You can have all the winter that you want and I will glady give up the one we have here. Won't be much snow, if any, but maybe lots of rain and bone chilling dampness and dark, dreary days. Beginning tomorrow the nights start to get shorter and every few minutes brings us closer to spring. In days gone by I used to like the urgency with which we had to prepare for winter in the northern climes. Canning and freezing food, storing the last of the harvest, getting the wood in for the fire, putting the snow tires on the car, making sure the house was sealed tight from cold and drafts and in general getting ready to hibernate for the long winter ahead. Every day of winter is one day closer to spring.

Jon said...

I can certainly relate to geezerness. Geezerality seems to be overtaking me more every year.

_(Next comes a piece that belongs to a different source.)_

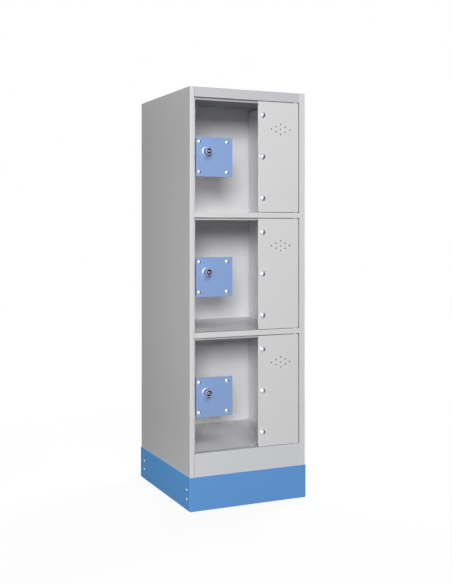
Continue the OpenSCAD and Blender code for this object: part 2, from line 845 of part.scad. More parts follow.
module pane_nuts() {
    nut_y = [back(door_d + strip_t), back(door_d + strip_t + pane_bolt_d * nut_h_share)];
    color("silver") for (z = pane_bolt_zs) difference() {
        hex_y(leaf_x0 + pane_bolt_inset, z, nut_y, pane_bolt_d * nut_af_share);
        bar_y(leaf_x0 + pane_bolt_inset, z, [nut_y[0] - over, nut_y[1] + over],
            pane_bolt_d + 2 * run_clear);
    }
}

module lock_plate() {
    color("steelblue") difference() {
        along_y([back(plate_front_d), back(fold_d)])
            round_rect([plate_x0, plate_z - plate_h / 2],
                [plate_x0 + plate_w, plate_z + plate_h / 2], plate_corner_r);
        plate_screw_holes([plate_front_d - over, fold_d + over]);
        bar_y(lock_x, lock_z, [back(plate_front_d - over), back(fold_d + over)],
            barrel_d + 2 * hole_clear);
    }
}

module plate_screws() {
    end_d = plate_nut_d + plate_screw_d * nut_h_share + thread_end;
    color("silver") for (x = screw_xs) for (z = screw_zs) {
        translate([x, back(plate_front_d), z]) rotate([90, 0, 0])
            dome(plate_screw_head_d, plate_screw_head_h);
        bar_y(x, z, [back(plate_front_d), back(end_d)], plate_screw_d);
    }
}

// Nuts of the plate screws and the nut of the barrel
module lock_nuts() {
    screw_y = [back(plate_nut_d), back(plate_nut_d + plate_screw_d * nut_h_share)];
    barrel_y = [back(door_d), back(door_d + barrel_nut_t)];
    color("silver") {
        for (x = screw_xs) for (z = screw_zs) difference() {
            hex_y(x, z, screw_y, plate_screw_d * nut_af_share);
            bar_y(x, z, [screw_y[0] - over, screw_y[1] + over], plate_screw_d + 2 * run_clear);
        }
        difference() {
            hex_y(lock_x, lock_z, barrel_y, barrel_nut_af);
            bar_y(lock_x, lock_z, [barrel_y[0] - over, barrel_y[1] + over],
                barrel_d + 2 * run_clear);
        }
    }
}

// The bolt's section with a clearance round it, between two X values
module bolt_space(x, gap) {
    block(x, [back(bolt_front_d - gap), back(bolt_back_d + gap)],
        [lock_z - bolt_below - gap, lock_z + bolt_above + gap]);
}

// Case of the lock behind the pane, open at the back, with a rib that guides the bolt
module lock_case() {
    x = [case_x0, case_x0 + case_w];
    z = [plate_z - case_h / 2, plate_z + case_h / 2];
    color("silver") difference() {
        union() {
            difference() {
                block(x, [back(door_d), back(door_d + case_d - case_t)], z);
                block([x[0] + case_t, x[1] - case_t],
                    [back(door_d + case_t), back(door_d + case_d + over)],
                    [z[0] + case_t, z[1] - case_t]);
            }
            block([rib_x, rib_x + case_t],
                [back(door_d + case_t / 2), back(door_d + case_d - case_t - cover_lip)],
                [z[0] + case_t / 2, z[1] - case_t / 2]);
        }
        bolt_space([x[0] - over, x[0] + case_t + over], seat_gap);
        bolt_space([rib_x - over, rib_x + case_t + over], seat_gap);
        bar_y(lock_x, lock_z, [back(door_d - over), back(door_d + case_t + over)], case_hole_d);
        plate_screw_holes([door_d - over, door_d + case_t + over]);
    }
}

// Cover of the case, with lips that fit inside its walls
module case_cover() {
    x = [case_x0, case_x0 + case_w];
    z = [plate_z - case_h / 2, plate_z + case_h / 2];
    y = back(door_d + case_d - case_t);
    inner = case_t + run_clear;
    lip = inner + case_t;
    color("silver") {
        block(x, [y, y + case_t], z);
        difference() {
            block([x[0] + inner, x[1] - inner], [y - cover_lip, y + case_t / 2],
                [z[0] + inner, z[1] - inner]);
            block([x[0] + lip, x[1] - lip], [y - cover_lip - over, y],
                [z[0] + lip, z[1] - lip]);
        }
    }
}

module lock_barrel() {
    color("silver") difference() {
        union() {
            bar_y(lock_x, lock_z, [back(nose_front_d), back(plate_front_d)], nose_d);
            bar_y(lock_x, lock_z, [back(plate_front_d - barrel_flange_t), back(plate_front_d)],
                barrel_flange_d);
            bar_y(lock_x, lock_z, [back(plate_front_d - over), back(barrel_end_d)], barrel_d);
        }
        bar_y(lock_x, lock_z, [back(nose_front_d - over), back(barrel_end_d + over)],
            plug_d + 2 * run_clear);
    }
}

// Plug with its key slot, cam and drive pin. The drive pin starts half a quarter turn
// right of the top and ends as far left of it.
module lock_plug() {
    drive_at = crank_r * sin(45);
    color("dimgray") difference() {
        union() {
            bar_y(lock_x, lock_z, [back(nose_front_d), back(cam_d + cam_t / 2)], plug_d);
            bar_y(lock_x, lock_z, [back(cam_d), back(cam_d + cam_t)],
                2 * crank_r + drive_pin_d + 2 * cam_rim);
            bar_y(lock_x + drive_at, lock_z + drive_at,
                [back(cam_d + cam_t / 2), back(bolt_back_d + seat_gap)], drive_pin_d);
        }
        block([lock_x - key_w / 2, lock_x + key_w / 2],
            [back(nose_front_d - over), back(nose_front_d + key_depth)],
            [lock_z - key_h / 2, lock_z + key_h / 2]);
    }
}

// Bolt with an upright slot round the drive pin
module lock_bolt() {
    drive_x = lock_x + crank_r * sin(45);
    reach = drive_pin_d / 2 + seat_gap;
    color("silver") difference() {
        bolt_space([bolt_x0, bolt_x1], 0);
        block([drive_x - slot_half_w, drive_x + slot_half_w],
            [back(bolt_front_d - over), back(bolt_back_d + over)],
            [lock_z + crank_r * sin(45) - reach, lock_z + crank_r + reach]);
    }
}

// Upper and lower hinge pin, each held in the leaf by its collar
module hinge_pins() {
    reach = door_gap + bush_len + pin_end;
    y = back(hinge_setback);
    color("silver") {
        bar_z(pin_x, y, [door_gap + sheet_t, door_gap + sheet_t + pin_collar_h], pin_collar_d);
        bar_z(pin_x, y, [door_gap - reach, door_gap + sheet_t + pin_collar_h / 2], pin_d);
        translate([0, 0, opening_h]) {
            bar_z(pin_x, y, [-door_gap - sheet_t - pin_collar_h, -door_gap - sheet_t],
                pin_collar_d);
            bar_z(pin_x, y, [-door_gap - sheet_t - pin_collar_h / 2, reach - door_gap], pin_d);
        }
    }
}

side_panel_left();
side_panel_right();
back_panel();
top_panel();
shelf_upper();
shelf_lower();
bottom_panel();
hinge_bushes();
bolt_keepers();
plinth_front();
plinth_back();
plinth_left();
plinth_right();
plinth_rivets();
foot_bolts();
foot_nuts();
for (i = [0:door_count - 1]) translate([0, 0, opening_z(i)]) {
    name = door_names[i];
    leaf();
    pane();
    backing_strip();
    pane_bolts();
    pane_nuts();
    lock_plate();
    plate_screws();
    lock_nuts();
    lock_case();
    case_cover();
    lock_barrel();
    lock_plug();
    lock_bolt();
    hinge_pins();
}
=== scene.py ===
"""Three-door locker: finishes, turned fittings, dressed sheets, stage and camera round the model.

Every length is in metres. X runs along the locker's front, Y from the front to the back and Z up
from the floor. Places come from the frame, and the fittings' own sizes are dataclass fields.
"""

import logging
from abc import ABC, abstractmethod
from collections.abc import Sequence
from dataclasses import dataclass, field
from enum import Enum
from functools import cached_property
from math import pi, radians
from typing import Any, Protocol

import bmesh
import bpy
import numpy as np
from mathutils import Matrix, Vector


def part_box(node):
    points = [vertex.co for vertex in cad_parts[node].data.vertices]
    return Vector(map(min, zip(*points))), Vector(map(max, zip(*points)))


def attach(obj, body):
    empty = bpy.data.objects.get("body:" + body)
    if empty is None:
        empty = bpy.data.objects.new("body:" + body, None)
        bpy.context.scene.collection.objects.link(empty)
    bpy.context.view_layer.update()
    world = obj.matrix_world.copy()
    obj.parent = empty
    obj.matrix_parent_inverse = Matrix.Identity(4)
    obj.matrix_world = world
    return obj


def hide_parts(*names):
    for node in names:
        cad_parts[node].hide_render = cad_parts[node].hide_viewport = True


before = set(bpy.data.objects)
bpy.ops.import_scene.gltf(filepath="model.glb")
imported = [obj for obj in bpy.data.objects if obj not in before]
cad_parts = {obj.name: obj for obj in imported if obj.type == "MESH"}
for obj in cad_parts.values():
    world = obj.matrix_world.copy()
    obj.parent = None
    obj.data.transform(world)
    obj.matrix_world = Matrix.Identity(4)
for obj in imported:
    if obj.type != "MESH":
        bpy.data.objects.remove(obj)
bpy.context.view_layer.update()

MM = 0.001
TURN = 2 * pi
DOORS = ("upper", "middle", "lower")
BLACK = (0, 0, 0, 1)
WHITE = (1, 1, 1, 1)
log = logging.getLogger("locker")

# A face looks along an axis where its normal's share of that axis is above this.
FACES_AXIS = 0.5

# Points nearer to each other than this are one point.
SEAM = 0.001 * MM

# Edges below the first angle vanish, above the second stay sharp, above the third are rounded.
FLAT_EDGE = radians(0.5)
SHARP_EDGE = radians(32)
EASED_EDGE = radians(40)

Pair = tuple[float, float]
Triple = tuple[float, float, float]
Tone = Triple
Colour = tuple[float, float, float, float]


class Slot(Enum):
    """Material slots of the record."""

    BODY = "body_paint"
    PLINTH = "plinth_paint"
    PLATE = "plate_paint"
    PANE = "clear_pane"
    ZINC = "zinc"
    CHROME = "lock_chrome"
    PLUG = "plug_metal"
    PLASTIC = "bush_plastic"


class Facing(Enum):
    """Direction in which a turned piece's heights grow."""

    FRONT = (0.0, -1.0, 0.0)
    BACK = (0.0, 1.0, 0.0)
    UP = (0.0, 0.0, 1.0)
    DOWN = (0.0, 0.0, -1.0)
    LEFT = (-1.0, 0.0, 0.0)
    RIGHT = (1.0, 0.0, 0.0)

    @property
    def way(self) -> Vector:
        """The direction as a vector."""
        return Vector(self.value)

    def rotation(self) -> np.ndarray:
        """Matrix that turns +Z to this direction."""
        return np.array(Vector((0, 0, 1)).rotation_difference(self.way).to_matrix())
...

Having lived in Southern California for thirty years, my idea of a harsh winter consisted of a 55 degree rainy day.

When I moved to the Missouri Ozarks I was suddenly jolted into the reality of sub-zero midwestern winters. It took me awhile to get used to it, but I eventually learned to enjoy it. Blizzards and ice storms were somehow exciting.

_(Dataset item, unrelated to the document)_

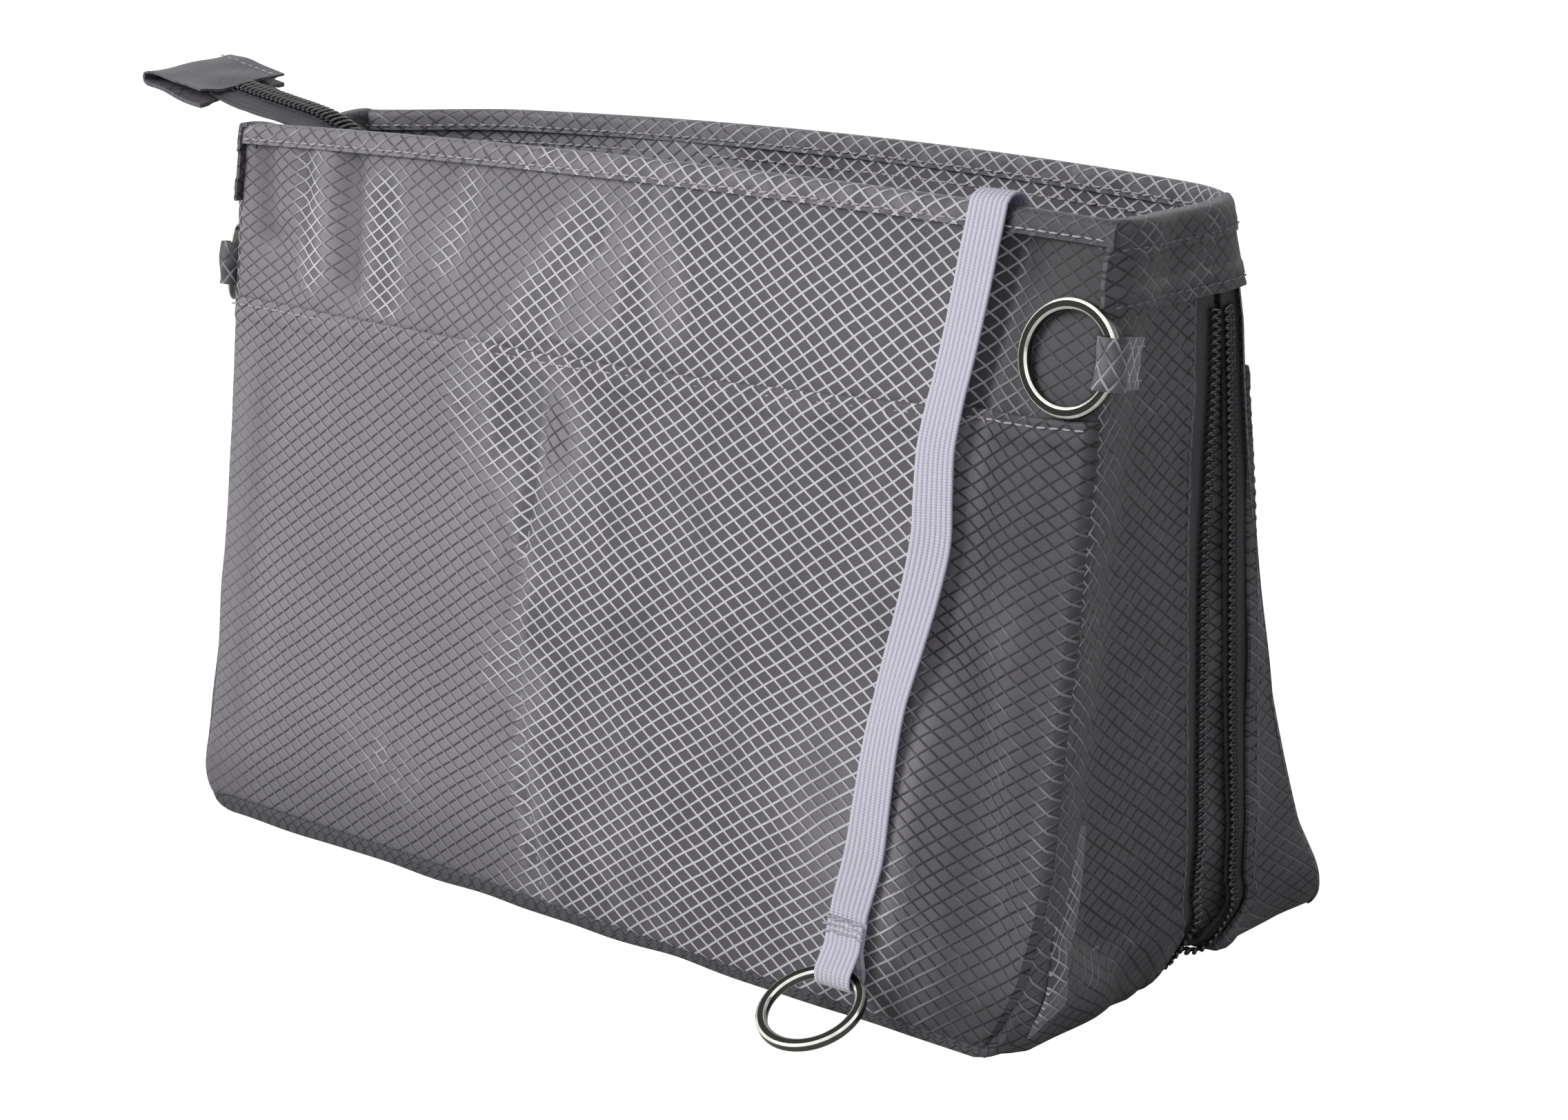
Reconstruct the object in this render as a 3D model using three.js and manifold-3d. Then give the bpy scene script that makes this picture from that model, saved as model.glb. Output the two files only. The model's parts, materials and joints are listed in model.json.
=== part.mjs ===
import * as THREE from 'three';
import { mergeVertices } from 'three/addons/utils/BufferGeometryUtils.js';
import Module from 'manifold-3d';

// Handbag insert organizer, open at the top, with an expansion zip round its ends and base.
// Millimetres, +Z up. X runs along the bag, -Y is the front, and the origin is on the base.

// Overall form
const height = 176.5;
const baseHalf = 137;
const rimHalf = 135.5;
const baseDepth = 126;
const frontBaseY = -baseDepth / 2;
const frontRimY = -37;
const backBaseY = baseDepth / 2;
const backRimY = 17.5;
const cornerRadius = 17;
const frontRimBow = 4;
const backRimBow = 12;
const frontBelly = 2;
const frontRimRaise = 1.5;
const backRimRaise = 2.5;
const endBow = 1.5;
const endBowRun = 12;

// Cloth and clearances
const cloth = 0.8;
const foam = 1.8;
const gap = 0.3;
const slideGap = 0.5;
const layerInset = 4;
const foamBelowRim = 9.5;
const foamTop = height - foamBelowRim;
const foamFade = 7;
const foamFadeStart = foamTop - foamFade;
const baseReveal = 2.2;

// Front pocket
const pocketBelowRim = 42.5;
const pocketHeight = height - pocketBelowRim;
const pocketCloth = 0.7;
const pocketHemCloth = 1.4;
const pocketHemDepth = 6;

// Rings and ring tabs: they hang between the pocket and the end bands
const wire = 2.5;
const rightRingOuter = 25;
const leftRingOuter = 20;
const keyRingOuter = 25;
const ringAbovePocket = 3;
const tabHeight = 11;
const tabCloth = 0.8;
const tabLength = 14;
const rightTabZ = pocketHeight + ringAbovePocket + rightRingOuter / 2;
const rightTabAhead = 1.9;
const leftTabDrop = 8.5;
const leftTabZ = rightTabZ - leftTabDrop;
const leftTabAhead = -3.8;
const leftRingTurn = 49.5;
const tabLoopStart = 180;
const tabLoopEnd = 410;

// Rim hems and end bands
const hemDepth = 6;
const hemCloth = 0.8;
const hemEndInset = 3.6;
const bandAboveTab = 3;
const bandBottom = rightTabZ + tabHeight / 2 + bandAboveTab;
const bandCloth = 1.1;
const bandExtraBow = 1.5;
const rightBandDip = 0.5;
const leftBandDip = 3.5;

// Gussets and their seams
const seamRoll = 2;
const seamRollRun = 3;
const gussetHem = 1.55;
const gussetHemDepth = 3.2;
const frontGussetBelowRim = 5.5;
const frontGussetTop = height - frontGussetBelowRim;
const backGussetBelowRim = 36.5;
const backGussetTop = height - backGussetBelowRim;
const backLiningBelowRim = 100.5;
const backLiningTop = height - backLiningBelowRim;

// Expansion zip: y of each line on the base and at the top of the zip
const zipBelowBand = 5;
const zipTop = bandBottom - zipBelowBand;
const tapeBelowRim = 6.5;
const tapeTop = height - tapeBelowRim;
const frontTapeBaseY = 6;
const frontTapeTopY = -2;
const frontCoilBaseY = 12;
const frontCoilTopY = 6;
const backCoilBaseY = 28.5;
const backCoilTopY = 11;
const backTapeBaseY = 33;
const backTapeTopY = 16;
const tapeInset = 1.85;
const tapeCloth = 0.6;
const tapeTuck = 3;
const tapeLip = 1;
const coilInset = 0.05;
const coilHeight = 1.5;
const coilWidth = 2.6;
const coilWaist = 1.7;
const coilPitch = 8;
const expansionDepth = 8;
const expansionCloth = 0.7;
const expansionShelf = 4.2;
const expansionLand = 3.6;
const expansionStep = 0.8;
const expansionEdge = 5.5;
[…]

Here in West Texas we have only two seasons: broiling hot and freezing cold. I hate the brutally sudden contrasts, but I still enjoy cold winters.

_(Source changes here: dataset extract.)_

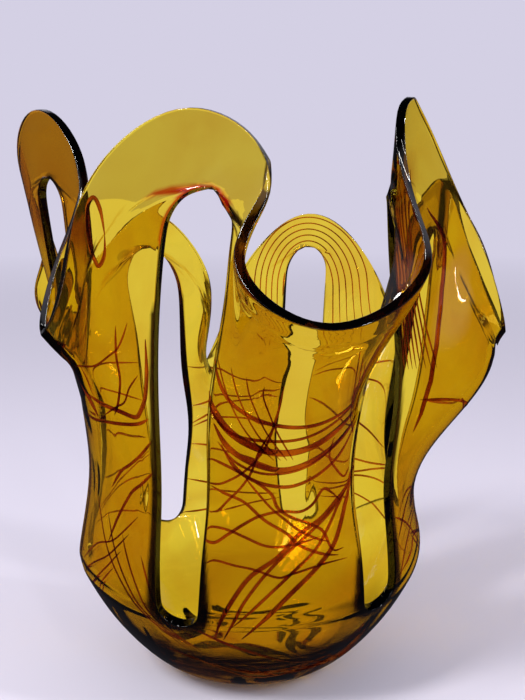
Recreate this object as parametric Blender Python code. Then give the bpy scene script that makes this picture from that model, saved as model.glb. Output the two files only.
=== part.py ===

I'm rambling again. Sorry!

Geo. said...

Before retiring from gardening public places I looked forward to winter because sportznazis disappeared. My arrival in geezeration has not softened me toward fairweather zealots who want to skin lawn off baseball diamonds and asstroturf everything else.

Sue said...

I scientifically know December 22 is the shortest day of the year, and that each day after gets a little longer, it doesnt seem that way. The dark dreary days just seem to go on forever. Perseverance does give way to hope as springtime nears.

Valerie said...

For some reason I like the darker, colder days. Noises stop earlier in the day. It's good for my hypervigilent system. I am very ready for spring when it comes, though. I do think the hot summer can get much longer than the cold winter, but that is me.

We haven't gotten any snow or very cold temps in central PA yet. I wonder what the next two months will bring? I will enjoy the long winter with you!

Bucko (a.k.a., Ken) said...

Winter has some charm, but I after a few walks against the strong coldly bitter wind coming of Lake Michigan, the charm is a distant memory.